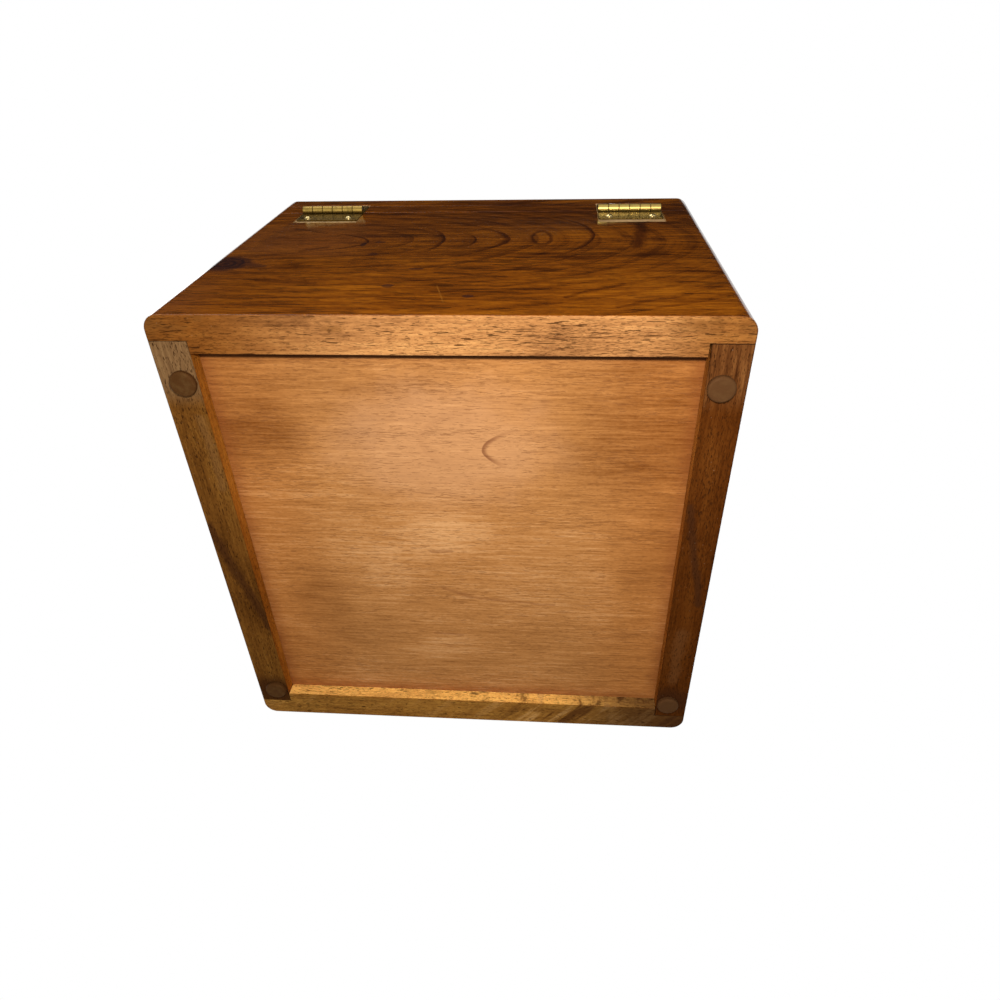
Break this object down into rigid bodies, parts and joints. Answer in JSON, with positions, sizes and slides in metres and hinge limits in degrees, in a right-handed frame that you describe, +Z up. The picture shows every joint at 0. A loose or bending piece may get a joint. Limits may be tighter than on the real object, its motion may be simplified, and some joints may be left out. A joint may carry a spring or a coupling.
{
  "type": "recipe box",
  "caption": "Square wooden box for recipe cards with a hinged lid: rabbeted solid sides, a plywood bottom in a groove, brass butt hinges let into the back and round rubber feet.",
  "frame": {"origin": "on the table under the middle of the whole object, hinge barrels included", "axes": "+Z up, -Y to the front where the lid lifts, +Y to the back with the hinges, +X to the right"},
  "size_m": [0.264, 0.269, 0.2133],
  "materials": {
    "stained_wood": "dark brown stained solid wood, glossy varnish outside",
    "plywood": "bare reddish tan plywood, satin",
    "brass": "brass plated sheet, slightly dulled",
    "screw_brass": "polished brass",
    "foot_rubber": "dark brown rubber, dull"
  },
  "bodies": {
    "box": {"back_panel": "stained_wood", "front_panel": "stained_wood", "left_side_panel": "stained_wood", "right_side_panel": "stained_wood", "bottom_panel": "plywood", "foot_front_left": "foot_rubber", "foot_front_right": "foot_rubber", "foot_back_left": "foot_rubber", "foot_back_right": "foot_rubber", "left_hinge_box_leaf": "brass", "left_hinge_pin": "brass", "left_hinge_box_screws": "screw_brass", "right_hinge_box_leaf": "brass", "right_hinge_pin": "brass", "right_hinge_box_screws": "screw_brass"},
    "lid": {"lid_top_board": "stained_wood", "lid_back_rail": "stained_wood", "lid_front_rail": "stained_wood", "lid_left_rail": "stained_wood", "lid_right_rail": "stained_wood", "left_hinge_lid_leaf": "brass", "left_hinge_lid_screws": "screw_brass", "right_hinge_lid_leaf": "brass", "right_hinge_lid_screws": "screw_brass"}
  },
  "joints": [
    {"name": "lid_hinge", "type": "hinge", "parent": "box", "child": "lid", "pos_m": [0, 0.132, 0.17915], "axis": [-1, 0, 0], "range_deg": [0, 180]}
  ]
}
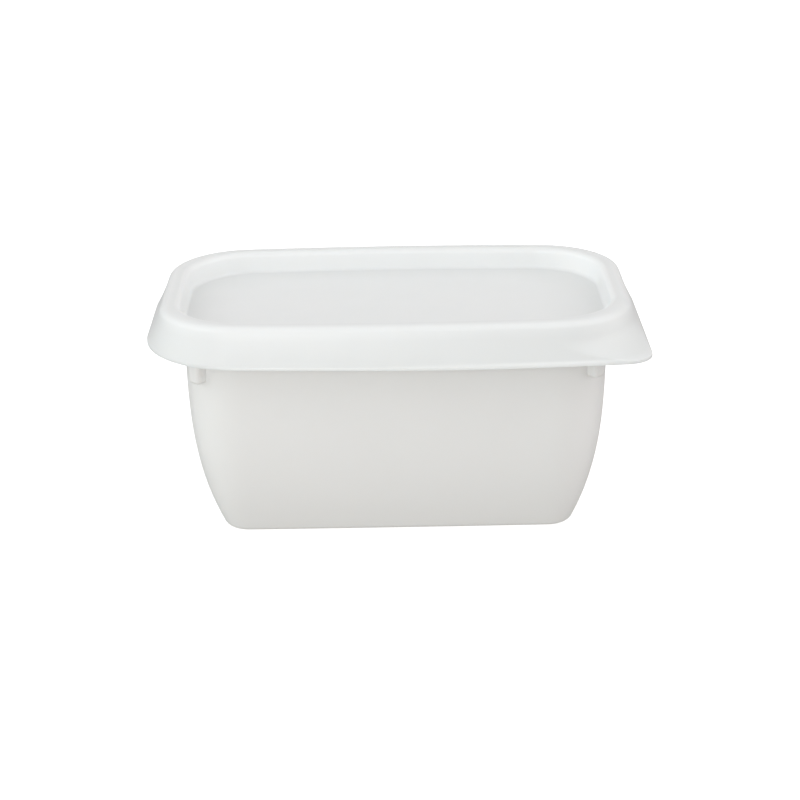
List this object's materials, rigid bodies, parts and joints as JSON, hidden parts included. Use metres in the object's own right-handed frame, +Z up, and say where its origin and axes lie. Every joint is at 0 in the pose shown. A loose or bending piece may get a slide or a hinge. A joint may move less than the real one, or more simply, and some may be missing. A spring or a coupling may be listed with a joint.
{
  "type": "plastic food container",
  "caption": "Shut rectangular plastic food tub with barrel-curved walls and a milky press-on lid with a raised rim, a recessed panel, a flaring skirt and a corner lift tab.",
  "frame": {"origin": "centre of the container's bounding box at the plane it stands on", "axes": "+X along the length, towards the lid's lift tab; -Y is the front long side; +Z up"},
  "size_m": [0.1496, 0.0908, 0.0723],
  "materials": {
    "tub_plastic": "opaque white polypropylene, satin, with a faint moulded grain",
    "lid_plastic": "milky translucent thin plastic, softly glossy"
  },
  "bodies": {
    "root": {"tub": "tub_plastic", "lid": "lid_plastic"}
  },
  "joints": []
}
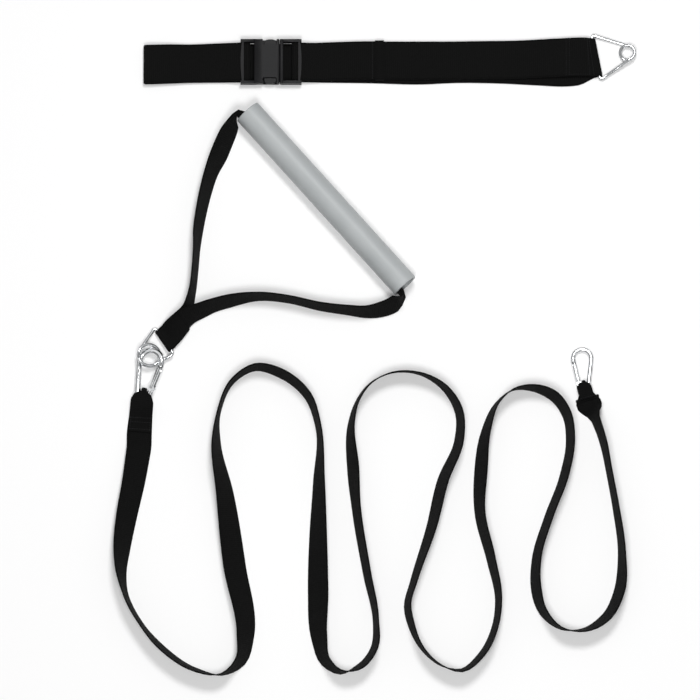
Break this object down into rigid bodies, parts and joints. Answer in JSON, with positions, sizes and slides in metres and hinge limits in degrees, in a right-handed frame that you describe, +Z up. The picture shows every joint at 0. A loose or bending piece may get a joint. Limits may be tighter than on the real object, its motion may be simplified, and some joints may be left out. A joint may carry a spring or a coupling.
{
  "type": "resistance sprint trainer",
  "caption": "Speed training set laid out flat: a quick-release waist belt with a ring, a rotating grip handle with a ring, and a webbing lead strap with a snap hook at either end",
  "frame": {"origin": "On the floor under the middle of the belt and the handle with their rings, the lead strap and its hooks left out", "axes": "+X runs along the belt from the buckle's end toward the belt ring, +Y from the lead strap toward the belt, +Z up from the floor"},
  "size_m": [0.6683, 0.835, 0.0351],
  "materials": {
    "belt_webbing": "fine plain weave, matte",
    "keeper_elastic": "ribbed elastic, matte",
    "housing_plastic": "satin",
    "tongue_plastic": "satin",
    "buckle_latch_left_plastic": "satin",
    "buckle_latch_right_plastic": "satin",
    "belt_ring_chrome": "polished",
    "tube_plastic": "smooth satin",
    "handle_webbing": "fine plain weave, matte",
    "handle_ring_chrome": "polished",
    "near_carabiner_frame_steel": "polished",
    "near_carabiner_gate_steel": "polished",
    "near_carabiner_pin_steel": "plain",
    "near_carabiner_spring_steel": "plain",
    "far_carabiner_frame_steel": "polished",
    "far_carabiner_gate_steel": "polished",
    "far_carabiner_pin_steel": "plain",
    "far_carabiner_spring_steel": "plain",
    "lead_webbing": "fine plain weave, matte"
  },
  "bodies": {
    "set": {"belt_strap": "belt_webbing", "buckle_housing": "housing_plastic", "buckle_tongue": "tongue_plastic", "handle_strap": "handle_webbing", "handle_ring": "handle_ring_chrome", "near_carabiner_frame": "near_carabiner_frame_steel", "near_carabiner_pin": "near_carabiner_pin_steel", "far_carabiner_frame": "far_carabiner_frame_steel", "far_carabiner_pin": "far_carabiner_pin_steel", "lead_strap": "lead_webbing"},
    "keeper": {"belt_keeper": "keeper_elastic"},
    "latch_left": {"buckle_latch_left": "buckle_latch_left_plastic"},
    "latch_right": {"buckle_latch_right": "buckle_latch_right_plastic"},
    "ring": {"belt_ring": "belt_ring_chrome"},
    "grip": {"handle_tube": "tube_plastic"},
    "near_gate": {"near_carabiner_gate": "near_carabiner_gate_steel", "near_carabiner_spring": "near_carabiner_spring_steel"},
    "far_gate": {"far_carabiner_gate": "far_carabiner_gate_steel", "far_carabiner_spring": "far_carabiner_spring_steel"}
  },
  "joints": [
    {"name": "keeper_slide", "type": "slide", "parent": "set", "child": "keeper", "axis": [1, 0, 0], "range_m": [-0.012, 0.012]},
    {"name": "latch_left_squeeze", "type": "hinge", "parent": "set", "child": "latch_left", "pos_m": [-0.14055, 0.19985, 0.00835], "axis": [0, 0, 1], "range_deg": [0, 8], "stiffness_Nm_per_rad": 0.3},
    {"name": "latch_right_squeeze", "type": "hinge", "parent": "set", "child": "latch_right", "pos_m": [-0.14055, 0.16185, 0.00835], "axis": [0, 0, -1], "range_deg": [0, 8], "stiffness_Nm_per_rad": 0.3},
    {"name": "belt_ring_swing", "type": "hinge", "parent": "set", "child": "ring", "pos_m": [0.26735, 0.18755, 0.0041], "axis": [0.1891, -0.982, 0], "range_deg": [0, 75]},
    {"name": "grip_spin", "type": "hinge", "parent": "set", "child": "grip", "pos_m": [-0.07815, 0.00065, 0.0175], "axis": [0.6652, -0.7466, 0], "continuous": true},
    {"name": "near_gate_open", "type": "hinge", "parent": "set", "child": "near_gate", "pos_m": [-0.30029, -0.24445, 0.01237], "axis": [-0.3426, 0.0577, 0.9377], "range_deg": [0, 20], "stiffness_Nm_per_rad": 0.05},
    {"name": "far_gate_open", "type": "hinge", "parent": "set", "child": "far_gate", "pos_m": [0.24443, -0.23781, 0.00568], "axis": [0.0034, -0.0595, -0.9982], "range_deg": [0, 15], "stiffness_Nm_per_rad": 0.05}
  ]
}
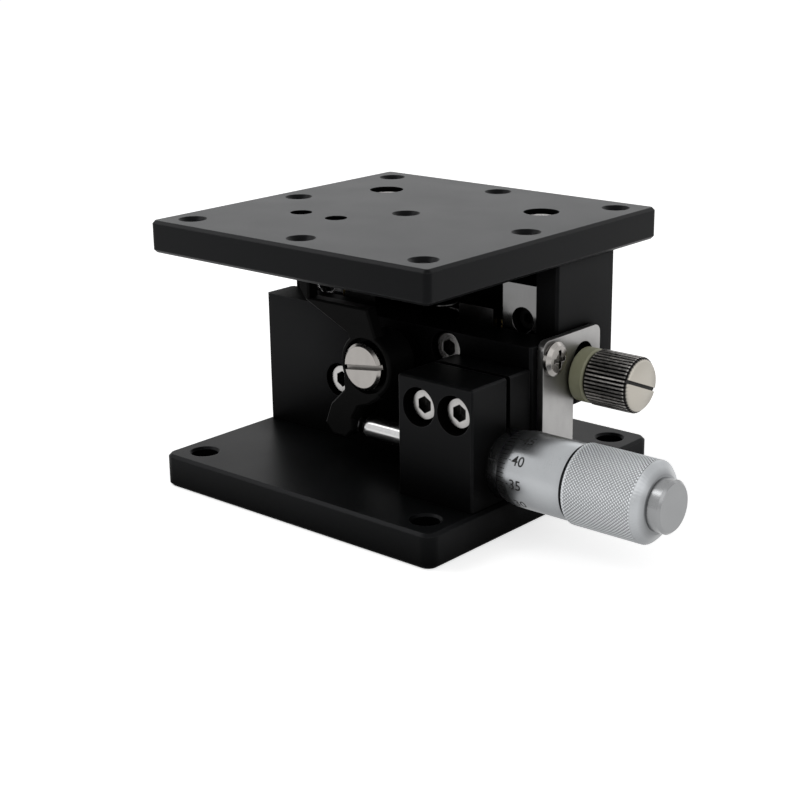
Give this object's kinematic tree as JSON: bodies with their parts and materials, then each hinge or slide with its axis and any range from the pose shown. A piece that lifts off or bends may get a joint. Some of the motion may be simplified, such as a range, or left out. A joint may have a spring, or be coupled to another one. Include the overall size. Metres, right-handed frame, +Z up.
{
  "type": "vertical translation stage",
  "caption": "Square vertical translation stage: a side micrometer drives a bell-crank lever that lifts the top plate on crossed-roller rails, with a thumb screw lock.",
  "frame": {"origin": "centre of the base plate's bottom face, which is the centre of its four mounting holes", "axes": "+X along the micrometer towards its thimble, -Y towards the lever side, +Z up, the way the top plate travels"},
  "size_m": [0.0897, 0.06, 0.0465],
  "materials": {
    "black_anodised": "satin black anodised",
    "black_anodised_top": "bead-blasted black anodised",
    "ground_steel": "ground bearing steel",
    "bright_nickel": "nickel plated",
    "black_screw": "black oxide steel",
    "satin_chrome": "satin chrome plated",
    "brass": "turned",
    "washer_plastic": "turned nylon",
    "spring_steel": "music wire"
  },
  "bodies": {
    "base": {"base_plate": "black_anodised_top", "base_screws": "black_screw", "fixed_column": "black_anodised", "fixed_rails": "ground_steel", "fixed_rail_screws": "bright_nickel", "lever_pivot_screw": "bright_nickel", "micrometer_bracket": "black_anodised", "bracket_screws": "bright_nickel", "micrometer_sleeve": "satin_chrome", "lock_plate": "bright_nickel", "lock_plate_screws": "bright_nickel", "lower_spring_pins": "ground_steel", "return_springs": "spring_steel"},
    "table": {"top_plate": "black_anodised_top", "moving_block": "black_anodised", "moving_rails": "ground_steel", "moving_rail_screws": "black_screw", "top_plate_screws": "bright_nickel", "contact_pad": "ground_steel", "contact_pad_screws": "black_screw", "upper_spring_pins": "ground_steel", "lock_washer": "washer_plastic"},
    "guide_cages": {"roller_cages": "brass", "rollers": "ground_steel"},
    "lever": {"lever": "black_screw", "lever_bush": "brass", "lever_tip_ball": "ground_steel", "lever_foot_button": "ground_steel"},
    "spindle": {"micrometer_spindle": "ground_steel"},
    "thimble": {"micrometer_thimble": "satin_chrome", "thimble_end_cap": "satin_chrome"},
    "thumb_screw": {"lock_thumb_screw": "bright_nickel"}
  },
  "joints": [
    {"name": "table_lift", "type": "slide", "parent": "base", "child": "table", "axis": [0, 0, 1], "range_m": [-0.0025, 0.002], "deforming": ["return_springs"]},
    {"name": "cage_travel", "type": "slide", "parent": "base", "child": "guide_cages", "axis": [0, 0, 1], "range_m": [-0.00126, 0.00101]},
    {"name": "lever_swing", "type": "hinge", "parent": "base", "child": "lever", "pos_m": [0.002, -0.01, 0.0233], "axis": [0, 1, 0], "range_deg": [-10.5, 8.4]},
    {"name": "spindle_feed", "type": "slide", "parent": "base", "child": "spindle", "axis": [1, 0, 0], "range_m": [-0.00171, 0.00213]},
    {"name": "thimble_turn", "type": "hinge", "parent": "spindle", "child": "thimble", "pos_m": [0.05, -0.01, 0.0117], "axis": [1, 0, 0], "range_deg": [-1221, 1526]},
    {"name": "lock_turn", "type": "hinge", "parent": "table", "child": "thumb_screw", "pos_m": [0.038, 0.00815, 0.0225], "axis": [1, 0, 0], "range_deg": [0, 360]}
  ],
  "couplings": [
    {"joint": "cage_travel", "follows": "table_lift", "ratio": 0.5},
    {"joint": "lever_swing", "follows": "table_lift", "rad_per_m": 72.993},
    {"joint": "spindle_feed", "follows": "table_lift", "ratio": -0.84672},
    {"joint": "thimble_turn", "follows": "table_lift", "rad_per_m": -10640}
  ]
}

* **Your instructions**
Find every line in the records that has the string "JSON", then state how many there are and nothing else.

* **Reply**
4